The Dow Jones Industrial Average (DJIA) gained 1 point to 21,409, the S&P 500 Index shed 2 points (0.1%) to 2,426, and the Nasdaq Composite increased 17 points (0.3%) to 6,193. In moderate volume, 784 million shares were traded on the NYSE and 1.8 billion shares changed hands on the Nasdaq. WTI crude oil gained $0.64 to $45.04 per barrel and wholesale gasoline was $0.02 higher at $1.52 per gallon. Elsewhere, the Bloomberg gold spot price gained $2.09 to $1,216.45 per ounce, and the Dollar Index—a comparison of the U.S. dollar to six major world currencies—was 0.3% lower at 95.75.
The Labor Department’s Job Openings and Labor Turnover Survey (JOLTS), a measure of unmet demand for labor, dropped to a level of 5.67 million jobs available to be filled in May, from April’s downwardly revised 5.97 million level, which was a record high.
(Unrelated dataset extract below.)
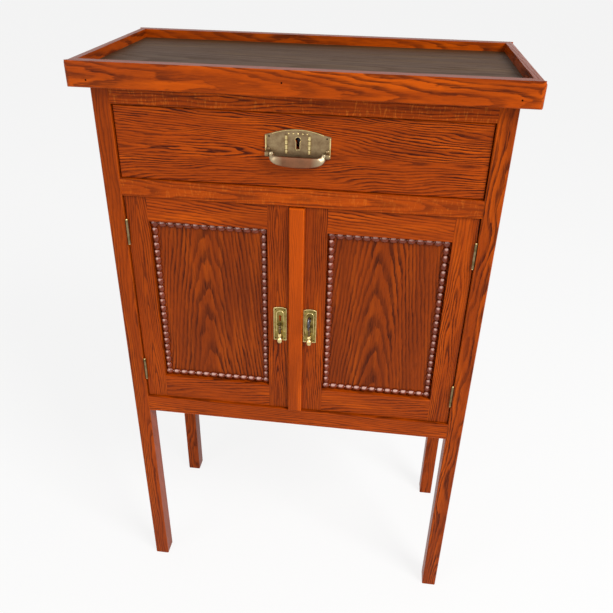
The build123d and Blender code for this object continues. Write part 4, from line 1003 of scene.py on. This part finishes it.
class CABINET_OT_door_fittings(bpy.types.Operator):
    """Door plates with their raised borders and nails, drop pulls, key and locks"""

    bl_idname = "cabinet.door_fittings"
    bl_label = "Door fittings"

    def execute(self, context):
        look, sizes = context.scene.cabinet_finish, context.scene.cabinet_fittings
        _, bright, iron = plate_metals(look)
        yellow = metal("old_brass_door_plate", linear("#A08E50"), linear("#6A5428"), 0.5, 0.009, 0.34, 0.0012)
        steel = metal("dark_steel", tuple(look.steel_colour), linear("#33302E"), 0.5, 0.006, 0.26, 0.0008)
        # The eye and stem are given a darker brass than the collar and bell.
        stem_brass = metal(
            "dark_brass_stem", linear("#7A6247"), linear("#43331F"), 0.5, 0.006, 0.34, 0.001
        )
        dress(yellow, "right_door_plate")
        dress(
            steel, "drawer_lock_case", "drawer_lock_bolt", "door_lock_case", "door_lock_bolt", "lock_strike",
            "slide_bolt_plate", "slide_bolt_bar",
        )
        faced(self.pierced_plate(), yellow, "left_door", "plate_brass", "left_door_plate")
        for door, x in DOOR_PLATE_MIDDLES.items():
            lines = RaisedLines(x, DOOR_PLATE_FACE, 0)
            top = [(-10.1, 629.4), (-5, 630.8), (0, 631.2), (5, 630.8), (10.1, 629.4)]
            lines.draw([(-10.1, 568.9), *top, (10.1, 568.9)], 0.8)
            lines.draw([(-10.1, 568.9), (10.1, 568.9)], 0.6)
            arch = [(6.2 * cos(a * pi / 12), 618.2 + 6.4 * sin(a * pi / 12)) for a in range(13)]
            lines.draw([(6.2, 585.0), *arch, (-6.2, 585.0)], 0.75)
            seated(lines.grow(f"{door}_plate_raised_lines", bright), f"{door}_door", "plate_brass")
            spots = [
                (x + side * 7.6 * MM, DOOR_PLATE_FACE, z) for side in (-1, 1) for z in (0.6268, 0.5722)
            ]
            nails = studs(f"{door}_plate_nails", spots, sizes.nail_radius, 0.35 * MM, iron)
            seated(nails, f"{door}_door", "plate_brass")
            stem, bell = self.drop(door, (x, DROP_PIVOT_Y, DROP_PIVOT_Z))
            faced(stem, stem_brass, f"{door}_drop", "plate_brass", f"{door}_door_drop_pull")
            faced(bell, bright, f"{door}_drop", "plate_brass")
        faced(self.key(), steel, "key", "lock_steel", "door_key")
        return {"FINISHED"}

    def pierced_plate(self):
        """The left plate with its keyhole, behind which there is only wood."""
        form = bmesh.new()
        form.from_mesh(NODES["left_door_plate"].data)
        plate = flat_faced(meshed("left_plate_pierced", form))
        head = [(2.5 * cos(a * pi / 12), 2.5 * sin(a * pi / 12)) for a in range(-2, 15)]
        outline = [(1.7, -8.5), (1.7, -1.83), *head, (-1.7, -1.83), (-1.7, -8.5)]
        x = DOOR_PLATE_MIDDLES["left"]
        # The cutter passes right through the plate, which is 1.2 mm thick.
        rings = [
            [Vector((x + a * MM, y, KEYHOLE_HEIGHT + b * MM)) for a, b in outline] for y in (-0.1300, -0.1270)
        ]
        cutter = shell("cutter", rings)
        opening = plate.modifiers.new("Keyhole", "BOOLEAN")
        opening.object = cutter
        graph = bpy.context.evaluated_depsgraph_get()
        mesh = bpy.data.meshes.new_from_object(plate.evaluated_get(graph))
        plate.modifiers.remove(opening)
        plate.data = mesh
        bpy.data.objects.remove(cutter)
        return plate

    def drop(self, door, pivot):
        """A drop pull in two parts: the dark eye and stem, and the bright collar and bell."""
        down = (0, 0, -1)
        eye = hoop("eye", pivot, (0, 0, 1), BACK, (1.95 * MM, 1.95 * MM), 0.85 * MM, 28, 12, 1.9)
        stem_profile = [(2.0, 0.0), (2.2, 1.6), (3.6, 2.1), (8.0, 2.35), (12.0, 2.1), (14.4, 1.7), (14.6, 0.0)]
        stem = turned("stem", stem_profile, pivot, down)
        bell_profile = [
            (13.8, 0.0), (14.0, 2.2), (14.5, 3.2), (15.3, 3.6), (16.0, 3.3), (16.5, 2.8), (17.0, 3.3),
            (17.8, 3.6), (18.6, 3.3), (19.2, 2.5), (20.0, 2.1), (21.2, 2.2), (22.2, 3.0), (23.2, 4.0),
            (24.6, 4.5), (27.0, 4.6), (29.4, 4.4), (31.0, 3.7), (31.9, 2.2), (32.1, 0.0),
        ]
        bell = turned(f"{door}_drop_bell", bell_profile, pivot, down)
        return joined(f"{door}_drop_stem", eye, stem), bell

    def key(self):
        """The key: an oval bow on a round stem with a collar, and its bit inside the lock."""
        x, z = DOOR_PLATE_MIDDLES["right"], KEYHOLE_HEIGHT
        bow = hoop("bow", (x, -0.1442, z), (0, 0, 1), BACK, (10.2 * MM, 7.2 * MM), 1.8 * MM, 44, 14, 0.9)
        profile = [
            (-0.2, 0.0), (0.0, 1.8), (1.0, 2.6), (2.0, 2.9), (3.0, 2.5), (3.6, 2.0), (24.8, 2.0), (25.0, 1.6),
            (25.0, 0.0),
        ]
        stem = turned("stem", profile, (x, -0.1362, z), BACK, 24)
        _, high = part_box("door_key")
        size = Vector((2.4, 3.0, 8.0)) * MM
        centre = Vector((x, high.y - size.y / 2, z - size.z / 2))
        form = bmesh.new()
        bmesh.ops.create_cube(form, size=1.0)
        for vertex in form.verts:
            vertex.co = centre + vertex.co * size
        return joined("door_key_turned", bow, stem, flat_faced(meshed("bit", form)))


class CABINET_OT_hinges(bpy.types.Operator):
    """Hinge leaves with their ball finials"""

    bl_idname = "cabinet.hinges"
    bl_label = "Hinges"

    def execute(self, context):
        look = context.scene.cabinet_finish
        radius = context.scene.cabinet_fittings.finial_radius
        brass = tuple(look.brass_colour)
        hinge = metal("drawn_brass_hinge", brass, linear("#5A4A28"), 0.45, 0.008, 0.28, 0.001)
        _, bright, _ = plate_metals(look)
        dress(hinge, "frame_hinge_leaves", "hinge_pins", "left_door_hinge_leaves", "right_door_hinge_leaves")
        balls = {"root": [], "left_door": [], "right_door": []}
        for foot in HINGE_FEET:
            for side, door in ((-1, "left_door"), (1, "right_door")):
                balls["root"].append(((side * HINGE_X, HINGE_Y, foot), (0, 0, -1)))
                balls[door].append(((side * HINGE_X, HINGE_Y, foot + HINGE_HEIGHT), (0, 0, 1)))
        for body, places in balls.items():
            spots, aims = zip(*places)
            values = {"Radius": radius, "Finish": bright}
            seated(
                grown(f"{body}_hinge_balls", finial_tree(), spots, values, aims=aims), body, "hinge_brass"
            )
        return {"FINISHED"}


class CABINET_OT_fastenings(bpy.types.Operator):
    """Screws in the hinges, locks and slide bolt, and the filled nail marks in the front lipping"""

    bl_idname = "cabinet.fastenings"
    bl_label = "Screws and nail marks"

    def execute(self, context):
        sizes = context.scene.cabinet_fittings
        tree = screw_tree()
        brass = metal("brass_screw", linear("#B49A5C"), linear("#6A5734"), 0.45, 0.004, 0.32, 0.0008)
        iron = metal("iron_screw", linear("#6A655E"), linear("#2E2926"), 0.5, 0.004, 0.36, 0.0008)
        screws = {"root": [], "left_door": [], "right_door": []}
        for foot in HINGE_FEET:
            for up in (0.006, 0.020, 0.034):
                for side, door in ((-1, "left_door"), (1, "right_door")):
                    screws["root"].append(((side * 0.2684, -0.1192, foot + up), (-side, 0, 0)))
                    screws[door].append(((side * 0.2681, -0.1192, foot + up), (side, 0, 0)))
        for body, places in screws.items():
            spots, aims = zip(*places)
            values = {"Radius": sizes.screw_radius, "Rise": 0.1 * MM, "Seed": 0, "Finish": brass}
            seated(grown(f"{body}_hinge_screws", tree, spots, values, aims=aims), body, "hinge_brass")
        # For each group: its body, the face it is in, its places across and up, and its radius in mm
        groups = {
            "right_door_lock_screws": ("right_door", -0.1095, (-7.3, 34.3), (596.2, 631.8), 1.9),
            "drawer_lock_screws": ("drawer", -0.1080, (-20.5, 20.5), (893.5, 939.5), 2.0),
            "slide_bolt_screws": ("left_door", -0.1075, (-35.4, -23.6), (760.2, 798.4), 1.35),
        }
        for name, (body, y, xs, zs, radius) in groups.items():
            spots = [(a * MM, y, b * MM) for a in xs for b in zs]
            values = {"Radius": radius * MM, "Rise": 0.25 * MM, "Seed": 3, "Finish": iron}
            seated(grown(name, tree, spots, values, aims=[BACK] * len(spots)), body, "lock_steel")
        filler = metal("nail_filler", linear("#2A1208"), linear("#1A0A05"), 0.4, 0.003, 0.6, 0.0008)
        marks = [(x, LIPPING_FACE, z) for x, z in ((-0.2894, 0.9820), (-0.0194, 0.9901), (0.2914, 0.9825))]
        seated(studs("lipping_nail_marks", marks, 1.3 * MM, 0.12 * MM, filler), "root", "oak")
        return {"FINISHED"}


def shown_rays(tree):
    """1 for rays that show the background: from the camera, or through gloss or glass."""
    paths = add_node(tree, "ShaderNodeLightPath", out=None).outputs
    shown = paths["Is Camera Ray"]
    for name in ("Is Glossy Ray", "Is Transmission Ray"):
        shown = add_node(tree, "ShaderNodeMath", {0: shown, 1: paths[name]}, operation="MAXIMUM")
    return shown


class CABINET_OT_stage(bpy.types.Operator):
    """Pale floor, soft light and the camera"""

    bl_idname = "cabinet.stage"
    bl_label = "Stage"

    def execute(self, context):
        settings = context.scene.cabinet_stage
        self.floor(context.scene, settings.floor_size / 2)
        self.light(context.scene, settings)
        self.camera(context.scene)
        context.scene.view_settings.view_transform = "Standard"
        return {"FINISHED"}

    def floor(self, scene, half):
        """A pale painted floor that shows nearly white and still takes the cabinet's shadow."""
        mesh = bpy.data.meshes.new("floor")
        corners = [(-half, -half, 0), (half, -half, 0), (half, half, 0), (-half, half, 0)]
        mesh.from_pydata(corners, [], [(0, 1, 2, 3)])
        floor = bpy.data.objects.new("floor", mesh)
        scene.collection.objects.link(floor)
        # Matt paint, mottled over a third of a metre.
        paint, tree = blank("pale_floor_paint")
        add = partial(add_node, tree)
        place = add("ShaderNodeTexCoord", out="Object")
        mottle = add("ShaderNodeTexNoise", {"Vector": place, "Scale": 3.0, "Detail": 3.0})
        tone = add(
            "ShaderNodeMix",
            {"Factor": mottle, 6: opaque(linear("#F4F3F1")), 7: opaque(linear("#F8F8F7"))},
            out=2,
            data_type="RGBA",
        )
        matt = add("ShaderNodeBsdfDiffuse", {"Color": tone})
        white = add("ShaderNodeEmission", {"Color": (1, 1, 1, 1), "Strength": 1.0})
        share = add("ShaderNodeMath", {0: shown_rays(tree), 1: 0.85}, operation="MULTIPLY")
        mixed = add("ShaderNodeMixShader", {0: share, 1: matt, 2: white})
        add("ShaderNodeOutputMaterial", {0: mixed}, out=None)
        mesh.materials.append(paint)

    def light(self, scene, settings):
        """Even light all round, a large soft lamp at the upper right and a weak one at the left."""
        world = bpy.data.worlds.new("room")
        scene.world = world
        world.use_nodes = True
        tree = world.node_tree
        tree.nodes.clear()
        add = partial(add_node, tree)
        even = add("ShaderNodeBackground", {"Color": (1, 1, 1, 1), "Strength": settings.sky_strength})
        white = add("ShaderNodeBackground", {"Color": (1, 1, 1, 1), "Strength": 1.0})
        mixed = add("ShaderNodeMixShader", {0: shown_rays(tree), 1: even, 2: white})
        add("ShaderNodeOutputWorld", {0: mixed}, out=None)
        lamps = [
            ("key_lamp", (1.9, -1.6, 2.7), 1.3, settings.key_power),
            ("fill_lamp", (-2.0, -2.4, 1.5), 1.8, settings.key_power * 0.25),
        ]
        aim = Vector((0, 0, 0.6))
        for name, place, size, power in lamps:
            data = bpy.data.lights.new(name, "AREA")
            data.shape = "SQUARE"
            data.size = size
            data.energy = power
            lamp = bpy.data.objects.new(name, data)
            lamp.location = place
            lamp.rotation_euler = (aim - Vector(place)).to_track_quat("-Z", "Y").to_euler()
            scene.collection.objects.link(lamp)

    def camera(self, scene):
        """The photograph's view, solved from the cabinet's straight edges."""
        data = bpy.data.cameras.new("camera")
        data.sensor_width = 36.0
        data.lens = 38.866
        camera = bpy.data.objects.new("camera", data)
        eye, target = Vector((0.1239, -1.0420, 1.1807)), Vector((-0.0197, 0.1855, 0.4500))
        roll = 0.02111
        forward = (target - eye).normalized()
        level = forward.cross(Vector((0, 0, 1))).normalized()
        upright = level.cross(forward)
        right = level * cos(roll) + upright * sin(roll)
        up = upright * cos(roll) - level * sin(roll)
        rows = [[right[i], up[i], -forward[i], eye[i]] for i in range(3)] + [[0, 0, 0, 1]]
        camera.matrix_world = Matrix(rows)
        scene.collection.objects.link(camera)
        scene.camera = camera


class CABINET_PT_panel(bpy.types.Panel):
    """Settings and steps of the cabinet"""

    bl_label = "Hallway cabinet"
    bl_idname = "CABINET_PT_panel"
    bl_space_type = "VIEW_3D"
    bl_region_type = "UI"
    bl_category = "Cabinet"

    def draw(self, context):
        for group in SETTINGS:
            box = self.layout.box()
            settings = getattr(context.scene, group)
            for name in settings.__annotations__:
                box.prop(settings, name)
        for step in STEPS:
            self.layout.operator(step.bl_idname)


SETTINGS = {
    "cabinet_finish": CabinetFinish,
    "cabinet_beading": CabinetBeading,
    "cabinet_fittings": CabinetFittings,
    "cabinet_stage": CabinetStage,
}
STEPS = (
    CABINET_OT_carcass,
    CABINET_OT_drawer,
    CABINET_OT_doors,
    CABINET_OT_beading,
    CABINET_OT_drawer_pull,
    CABINET_OT_door_fittings,
    CABINET_OT_hinges,
    CABINET_OT_fastenings,
    CABINET_OT_stage,
)


def register():
    for kind in (*SETTINGS.values(), *STEPS, CABINET_PT_panel):
        bpy.utils.register_class(kind)
    for name, kind in SETTINGS.items():
        setattr(bpy.types.Scene, name, PointerProperty(type=kind))


def unregister():
    for name in SETTINGS:
        delattr(bpy.types.Scene, name)
    for kind in reversed((*SETTINGS.values(), *STEPS, CABINET_PT_panel)):
        bpy.utils.unregister_class(kind)


def main():
    register()
    for step in STEPS:
        group, name = step.bl_idname.split(".")
        getattr(getattr(bpy.ops, group), name)()


if __name__ == "__main__":
    main()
The Bloomberg forecast called for a decline to 5.95 million. The hiring rate rose to 3.7% from April’s 3.5% pace, while the separation rate increased to 3.6% from 3.4%.
Treasuries were higher, with the yields on the 2-year note and the 30-year bond dipping 1 basis point (bp) to 1.37% and 2.92%, respectively, while the yield on the 10-year note declined 2 bps to 2.36%. Bond yields have rebounded from depressed levels hit in mid-June and the U.S. dollar has stabilized to close out the first half of 2017 from mid-June lows.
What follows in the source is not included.